## START

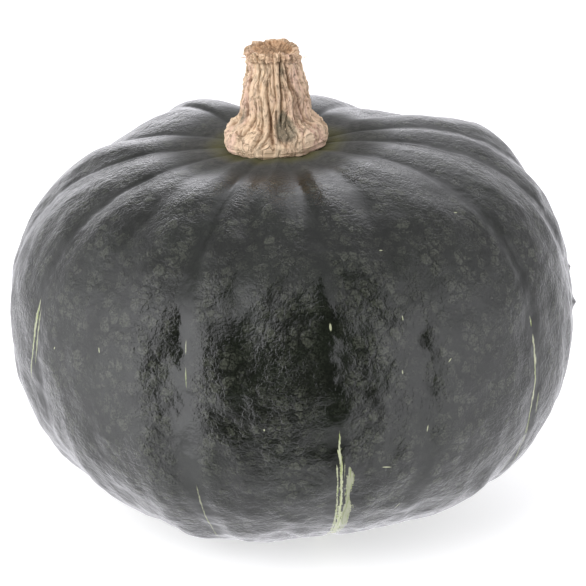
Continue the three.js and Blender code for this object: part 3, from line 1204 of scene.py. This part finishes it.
    def _bark(self, ring: Vector, azimuth: float, height: float, way: float) -> tuple[float, float, float]:
        """The bark at a point.

        Args:
            ring: Which way it faces round the stem, wandering with the strands.
            azimuth: Where it is round the stem, in degrees.
            height: How high it is above the seat, in millimetres.
            way: How far along the strands it is, up the flare and the stem, in millimetres.

        Returns:
            How far the bark stands out, how deep the cracks cut into it, and how dark it is, from 0 to 1.
        """
        up = Vector((0.0, 0.0, way))
        collar = 1 - smoothstep(height, 5.5, 10.5)
        lip = 1 - smoothstep(height, 2.0, 5.2)
        strands = creased(ring * 4.8 + up / 13)
        fibres = creased(ring * 10.5 + up / 8 + Vector((5, 0, 0)))
        hairs = creased(ring * 20 + up / 5 + Vector((0, 5, 0)))
        splits = creased(ring * 15 + up / 10 + Vector((0, 0, 9)))
        rolls = creased(ring * 5 + up / 3.5 + Vector((3, 3, 0)))
        creases = creased(ring * 1.6 + Vector((8, 0, height / 0.75)))
        bare = 1 - 0.85 * lip
        skin = ring * 10 + up
        bark = 0.5 * smoothstep(strands, 0.0, 0.16) + 0.5 * strands + 0.2 * smoothstep(splits, 0.0, 0.12)
        bark += 0.34 * (1 - smoothstep(fibres, 0.0, 0.16)) + 0.24 * (1 - smoothstep(hairs, 0.0, 0.14))
        bark += 0.3 * noise.noise(skin / 2.1) + 0.2 * noise.noise(skin / 0.85)
        bark = bare * bark + collar * bare * 0.8 * rolls + lip * (0.9 * creases + 0.6)
        bark += 0.6 * noise.noise(ring * 2.2 + up / 30)
        hollow = 1.3 * bell(turn_between(azimuth, self.hollow_azimuth), 14) * bell(height - 11, 4.0)
        cuts = bare * sum(crack.depth_at(azimuth, height) for crack in self.cracks)
        neck = bell(height - 29.5 + 0.6 * noise.noise(ring * 4), 0.6)
        broken = 0.35 + 0.65 * smoothstep(noise.noise(skin / 3), -0.3, 0.1)
        dark = max(cuts / 0.9, 0.75 * neck * broken)
        folds = (
            (strands, bare, 0.085), (splits, 0.6 * bare, 0.06),
            (rolls, 0.6 * collar * bare, 0.07), (creases, 0.9 * lip, 0.13),
        )
        for fold, share, reach in folds:
            dark = max(dark, share * broken * (1 - smoothstep(fold, 0.0, reach)))
        return bark - 0.75, hollow + cuts + 0.5 * neck, min(1.0, dark)


# ---- The studio ----------------------------------------------------------------------------------


@dataclass(frozen=True)
class FloorFinish:
    """A matte white board on a light table, faintly uneven.

    Attributes:
        white: Its colour.
        shade: Its colour in faint clouds.
        cloud: A cloud's size, in metres.
        glow: How strongly the table lights it from below.
    """

    white: Colour = (0.86, 0.86, 0.86)
    shade: Colour = (0.84, 0.84, 0.84)
    cloud: float = 0.4
    glow: float = 0.6

    def material(self) -> bpy.types.Material:
        """Builds the floor's material.

        Returns:
            The material.
        """
        graph = Graph(bpy.data.materials.new("white_board"))
        place = graph.value("ShaderNodeTexCoord", {}, {}, "Object")
        colour = graph.mix(graph.noise(place, self.cloud), self.white, self.shade)
        return graph.surface(
            Base_Color=colour,
            Roughness=0.9,
            Emission_Color=(1.0, 1.0, 1.0, 1.0),
            Emission_Strength=self.glow,
        )


@dataclass(frozen=True)
class Panel:
    """A soft patch of the tent, brighter or dimmer than the rest.

    Attributes:
        around: Its share against azimuth.
        up: Its share against elevation.
        level: How much light it adds, or below 0 takes away.
    """

    around: Stops
    up: Stops
    level: float


@dataclass(frozen=True)
class Tent:
    """The light all round, as brightness against degrees.

    Azimuth is 0 straight in front and rises to the right, and elevation is 0 at the horizon.

    Attributes:
        base: Brightness against elevation.
        tint: The light's colour.
        panels: The patches that differ from the base.
        gap_top: How high the dark opening in front reaches, against azimuth.
        gap_up: The opening's share against elevation, up from the floor.
        gap_left: The azimuth of the opening's left side.
        gap_right: The azimuth of its right side.
        gap_flare: How much further right that side stands higher up.
        gap_edge: Half the width of its soft sides.
        gap_dark: How much of the light it takes away.
    """

    base: Stops = (
        (-90, 1.3), (-45, 1.3), (-25, 1.15), (-5, 1.15), (28, 1.12), (38, 1), (50, 0.86), (60, 0.76),
        (70, 0.76), (90, 0.72),
    )
    tint: Colour = (0.99, 0.984, 1.035)
    panels: tuple[Panel, ...] = (
        # The left wall.
        Panel(
            ((-128, 0), (-96, 0.28), (-82, 0.6), (-70, 1), (-30, 1), (-29, 0)),
            ((-62, 0), (-50, 0.2), (-36, 0.3), (-27, 1), (15, 1), (28, 0.82), (38, 0.6), (48, 0.12), (56, 0)),
            2.0,
        ),
        # The right wall.
        Panel(
            ((28, 0), (29, 1), (66, 1), (84, 0.5), (100, 0.1), (125, 0)),
            ((-70, 0), (-45, 0.35), (-20, 1), (4, 1), (18, 0.8), (40, 0.4), (58, 0)),
            0.85,
        ),
        # The back wall, left of its middle.
        Panel(
            ((-180, 0.8), (-177, 1), (-172, 1), (-166, 0), (158, 0), (172, 0.35), (180, 0.8)),
            ((-8, 0), (4, 1), (34, 1), (46, 0.4), (56, 0)),
            1.25,
        ),
        # The lit board behind, low on the left.
        Panel(
            ((-170, 0), (-158, 1), (-130, 1), (-100, 0)),
            ((-62, 0), (-44, 1), (-30, 1), (-18, 0)),
            0.4,
        ),
        # The dimmer wall behind, above that board.
        Panel(
            ((-168, 0), (-161, 1), (-130, 1), (-108, 0)),
            ((-26, 0), (-14, 0.5), (6, 0.6), (16, 1), (54, 1), (66, 0)),
            -0.4,
        ),
        # The strip of light along the horizon behind, on the left.
        Panel(
            ((-174, 0), (-167, 1), (-152, 1), (-143, 0)),
            ((-10, 0), (-3, 1), (9, 1), (18, 0)),
            0.75,
        ),
        # The dimmer wall behind, on the right.
        Panel(
            ((90, 0), (102, 1), (146, 1), (160, 0.6), (178, 0.3), (180, 0)),
            ((-16, 0), (2, 1), (36, 1), (48, 0.5), (64, 0.4), (74, 0)),
            -0.42,
        ),
        # The light high behind, on the right.
        Panel(
            ((128, 0), (146, 1), (172, 1), (180, 0.4)),
            ((28, 0), (38, 1), (56, 1), (66, 0.4), (76, 0)),
            0.65,
        ),
        # The light above the camera, on its left.
        Panel(
            ((-62, 0), (-46, 1), (-14, 1), (0, 0)),
            ((38, 0), (46, 1), (58, 1), (68, 0.3), (78, 0)),
            0.8,
        ),
    )
    gap_top: Stops = (
        (-38, 20), (-30, 24), (-22, 27), (-16, 35), (-8, 51), (0, 58), (5, 67), (9, 74), (24, 73),
        (32, 62), (38, 49),
    )
    gap_up: Stops = ((-54, 0), (-44, 0.28), (-34, 0.42), (-27, 0.6), (-23, 0.95), (-20, 1))
    gap_left: float = -38.0
    gap_right: float = 32.0
    gap_flare: float = 6.0
    gap_edge: float = 1.5
    gap_dark: float = 0.985

    def build(self) -> bpy.types.World:
        """Builds the world.

        Returns:
            The world, which is not yet the scene's own.
        """
        graph = Graph(bpy.data.worlds.new("tent"))
        x, y, z = graph.split(graph.value("ShaderNodeTexCoord", {}, {}, "Generated"))
        azimuth = x.angle(0.0 - y)
        elevation = z.math("ARCSINE", z) * math.degrees(1)
        light = graph.curve(elevation, self.base)
        for panel in self.panels:
            share = graph.curve(azimuth, panel.around) * graph.curve(elevation, panel.up)
            light = light + share * panel.level
        under_top = (elevation - graph.curve(azimuth, self.gap_top)).fall(-4.0, 4.0)
        right_side = self.gap_right + self.gap_flare * elevation.rise(24.0, 34.0)
        sides = azimuth.rise(self.gap_left - self.gap_edge, self.gap_left + self.gap_edge)
        sides = sides * (azimuth - right_side).fall(-self.gap_edge, self.gap_edge)
        gap = sides * graph.curve(elevation, self.gap_up) * under_top
        strength = light * (1.0 - self.gap_dark * gap)
        sockets = {"Color": (*self.tint, 1.0), "Strength": strength}
        background = graph.value("ShaderNodeBackground", {}, sockets)
        graph.node("ShaderNodeOutputWorld", {}, {"Surface": background})
        return graph.owner


@dataclass
class Studio:
    """A pale floor in a tent of light, and the camera. Lengths are in metres but for the camera's own.

    Attributes:
        centre: What the camera and the fill light aim at.
        floor_radius: The floor's radius.
        distance: How far the camera stands from the centre.
        elevation: How far the camera looks down, in degrees.
        lens: The camera's focal length, in millimetres.
        sensor: The width of its sensor, in millimetres.
        rise: How far the picture is shifted up, as a share of its width.
        fill_place: Where the fill light hangs.
        fill_size: The side of its square.
        fill_watts: Its power.
    """

    centre: Vector
    floor_radius: float = 12.0
    distance: float = 1.0
    elevation: float = 21.8
    lens: float = 189.9
    sensor: float = 36.0
    rise: float = 0.045
    fill_place: Place = (-0.45, -0.85, 0.75)
    fill_size: float = 0.5
    fill_watts: float = 3.3

    def build(self) -> None:
        """Sets up floor, light and camera."""
        scene = bpy.context.scene
        scene.world = Tent().build()
        scene.view_settings.view_transform = "Standard"
        self._floor()
        self._fill()
        self._camera()

    def _floor(self) -> None:
        """Lays the pale floor. Reflections see the tent's own brightness below the horizon in its place."""
        bpy.ops.object.select_all(action="DESELECT")
        bpy.ops.mesh.primitive_circle_add(vertices=96, radius=self.floor_radius, fill_type="NGON")
        floor = bpy.context.object
        floor.name = "floor"
        floor.data.materials.append(FloorFinish().material())
        floor.visible_glossy = False

    def _fill(self) -> None:
        """Hangs a soft light in front, to the left, which the waxy skin doesn't mirror."""
        light = bpy.data.lights.new("fill", "AREA")
        light.size = self.fill_size
        light.energy = self.fill_watts
        fill = bpy.data.objects.new("fill", light)
        bpy.context.scene.collection.objects.link(fill)
        fill.location = self.fill_place
        fill.rotation_euler = (Vector(self.fill_place) - self.centre).to_track_quat("Z", "Y").to_euler()
        fill.visible_glossy = False

    def _camera(self) -> None:
        """Stands the camera in front, a little above, aimed at the fruit's middle."""
        lens = bpy.data.cameras.new("camera")
        lens.lens = self.lens
        lens.sensor_width = self.sensor
        lens.shift_y = self.rise
        camera = bpy.data.objects.new("camera", lens)
        bpy.context.scene.collection.objects.link(camera)
        angle = math.radians(self.elevation)
        away = Vector((0.0, -math.cos(angle), math.sin(angle)))
        camera.location = self.centre + away * self.distance
        camera.rotation_euler = (-away).to_track_quat("-Z", "Y").to_euler()
        bpy.context.scene.camera = camera


# ---- The whole -----------------------------------------------------------------------------------


def main() -> None:
    """Builds the studio and the squash."""
    logging.basicConfig(level=logging.INFO, format="%(message)s")
    growth = Growth()
    Studio(centre=Vector((0.0, 0.0, growth.middle * MM))).build()
    for maker in (Fruit(growth), Stem(growth)):
        piece = maker.build()
        log.info("%s: %d faces", piece.name, len(piece.data.polygons))


if __name__ == "__main__":
    main()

## END

GIVEN INSTRUCTION: Copy and report every line where the word "from" is present.

RESULT FOR THIS TASK:
Continue the three.js and Blender code for this object: part 3, from line 1204 of scene.py. This part finishes it.
            How far the bark stands out, how deep the cracks cut into it, and how dark it is, from 0 to 1.
        glow: How strongly the table lights it from below.
        panels: The patches that differ from the base.
        gap_up: The opening's share against elevation, up from the floor.
        distance: How far the camera stands from the centre.